Instruction -> Write out the lines from the top of the material through the line with "return to_object(name, bm, crease)", exactly and with nothing added.
++++++++++
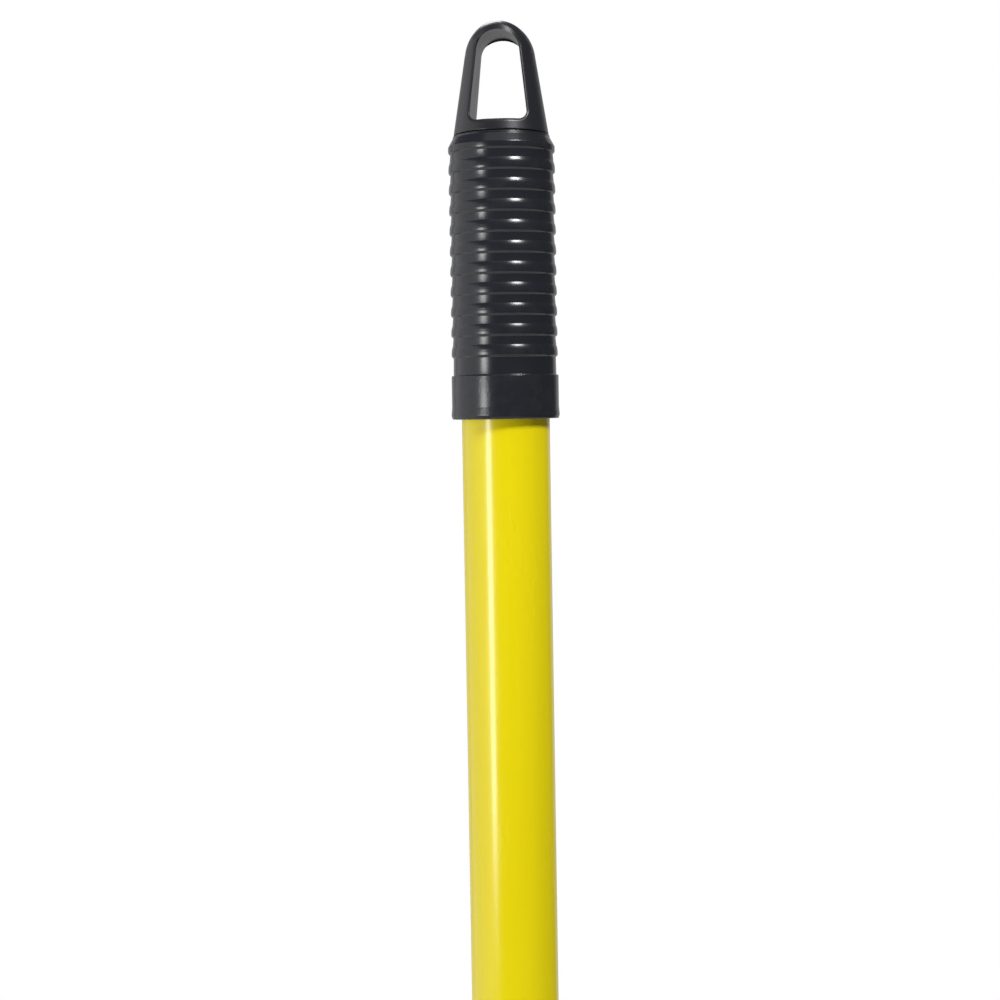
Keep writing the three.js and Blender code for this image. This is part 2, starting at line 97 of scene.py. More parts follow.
def soften(corners, closed=True):
    """Rounds the corners of an outline. A corner is (r, z) or (r, z, rounding), or a function of the
    turn, which passes through unchanged. A rounding takes less than half of the sides beside it."""
    steps, most_of_side = 5, 0.45
    points = []
    count = len(corners)
    for i, corner in enumerate(corners):
        rounding = 0 if callable(corner) or len(corner) < 3 else corner[2]
        before = corners[i - 1]
        after = corners[(i + 1) % count]
        at_end = not closed and i in (0, count - 1)
        if not rounding or at_end or callable(before) or callable(after):
            points.append(corner if callable(corner) else tuple(corner[:2]))
            continue
        here = Vector(corner[:2])
        back = Vector(before[:2]) - here
        forth = Vector(after[:2]) - here
        half_turn = (math.pi - back.angle(forth)) / 2
        shorter_side = min(back.length, forth.length)
        length = min(rounding * math.tan(half_turn), most_of_side * shorter_side)
        start = here + back.normalized() * length
        end = here + forth.normalized() * length
        for t in spread(0, 1, steps):
            bend = start * (1 - t) ** 2 + here * (2 * t * (1 - t)) + end * t**2
            points.append(tuple(bend))
    return points


# ---------------------------------------------------------------- meshes


def skin(name, grid, wrap, crease):
    """A mesh over a grid of points, grid[column][row], rows joined in a ring if wrap. The last column
    lies on the first and is welded to it."""
    bm = bmesh.new()
    columns = [[bm.verts.new(point) for point in column] for column in grid]
    rows = len(grid[0])
    for column, after in zip(columns, columns[1:]):
        for j in range(rows if wrap else rows - 1):
            k = (j + 1) % rows
            bm.faces.new((column[j], after[j], after[k], column[k]))
    return to_object(name, bm, crease)


def to_object(name, bm, crease):
    """Turns a bmesh in millimetres into an object in metres, smooth except at sharp corners."""
    bmesh.ops.remove_doubles(bm, verts=bm.verts, dist=2e-4)
    bmesh.ops.dissolve_degenerate(bm, edges=bm.edges, dist=1e-4)
    bmesh.ops.recalc_face_normals(bm, faces=bm.faces)
    bmesh.ops.scale(bm, vec=(MM, MM, MM), verts=bm.verts)
    mesh = bpy.data.meshes.new(name)
    bm.to_mesh(mesh)
    bm.free()
    obj = bpy.data.objects.new(name, mesh)
    bpy.context.collection.objects.link(obj)
    smooth(mesh, crease)
    return obj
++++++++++
Completed task ->
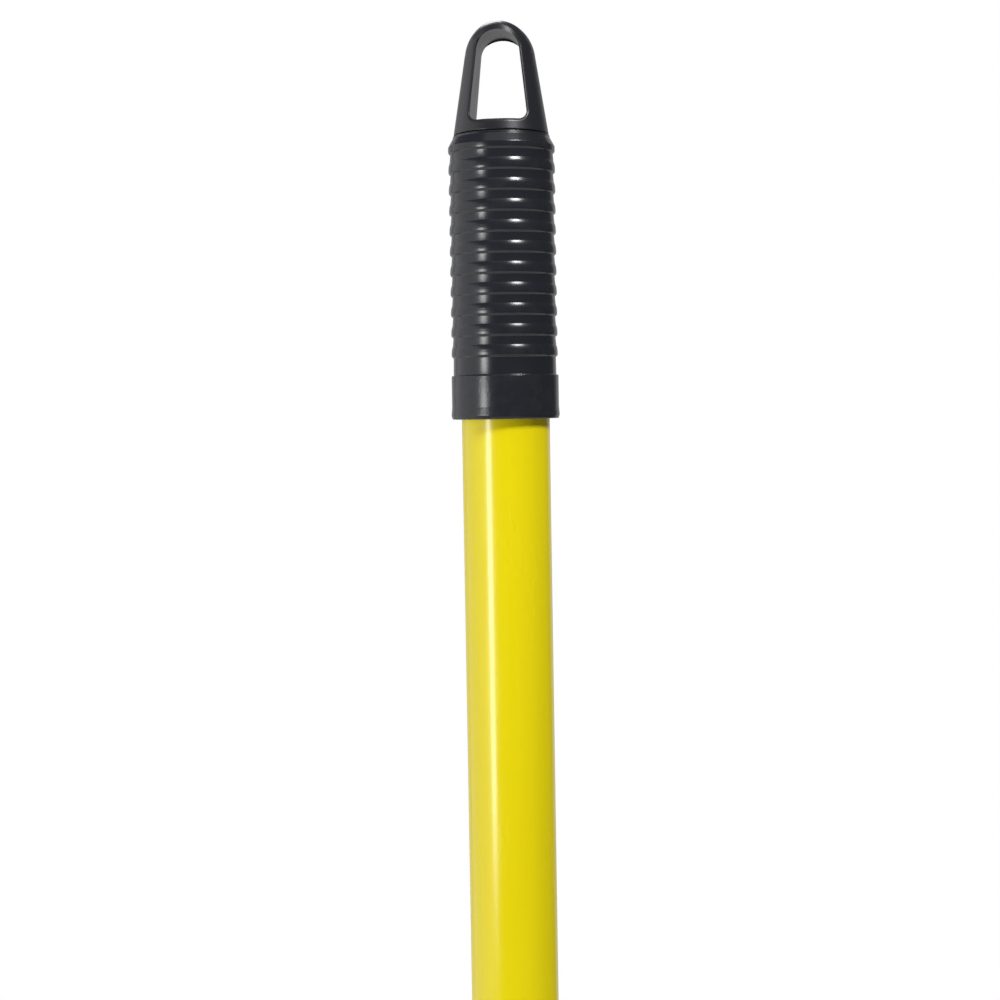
Keep writing the three.js and Blender code for this image. This is part 2, starting at line 97 of scene.py. More parts follow.
def soften(corners, closed=True):
    """Rounds the corners of an outline. A corner is (r, z) or (r, z, rounding), or a function of the
    turn, which passes through unchanged. A rounding takes less than half of the sides beside it."""
    steps, most_of_side = 5, 0.45
    points = []
    count = len(corners)
    for i, corner in enumerate(corners):
        rounding = 0 if callable(corner) or len(corner) < 3 else corner[2]
        before = corners[i - 1]
        after = corners[(i + 1) % count]
        at_end = not closed and i in (0, count - 1)
        if not rounding or at_end or callable(before) or callable(after):
            points.append(corner if callable(corner) else tuple(corner[:2]))
            continue
        here = Vector(corner[:2])
        back = Vector(before[:2]) - here
        forth = Vector(after[:2]) - here
        half_turn = (math.pi - back.angle(forth)) / 2
        shorter_side = min(back.length, forth.length)
        length = min(rounding * math.tan(half_turn), most_of_side * shorter_side)
        start = here + back.normalized() * length
        end = here + forth.normalized() * length
        for t in spread(0, 1, steps):
            bend = start * (1 - t) ** 2 + here * (2 * t * (1 - t)) + end * t**2
            points.append(tuple(bend))
    return points


# ---------------------------------------------------------------- meshes


def skin(name, grid, wrap, crease):
    """A mesh over a grid of points, grid[column][row], rows joined in a ring if wrap. The last column
    lies on the first and is welded to it."""
    bm = bmesh.new()
    columns = [[bm.verts.new(point) for point in column] for column in grid]
    rows = len(grid[0])
    for column, after in zip(columns, columns[1:]):
        for j in range(rows if wrap else rows - 1):
            k = (j + 1) % rows
            bm.faces.new((column[j], after[j], after[k], column[k]))
    return to_object(name, bm, crease)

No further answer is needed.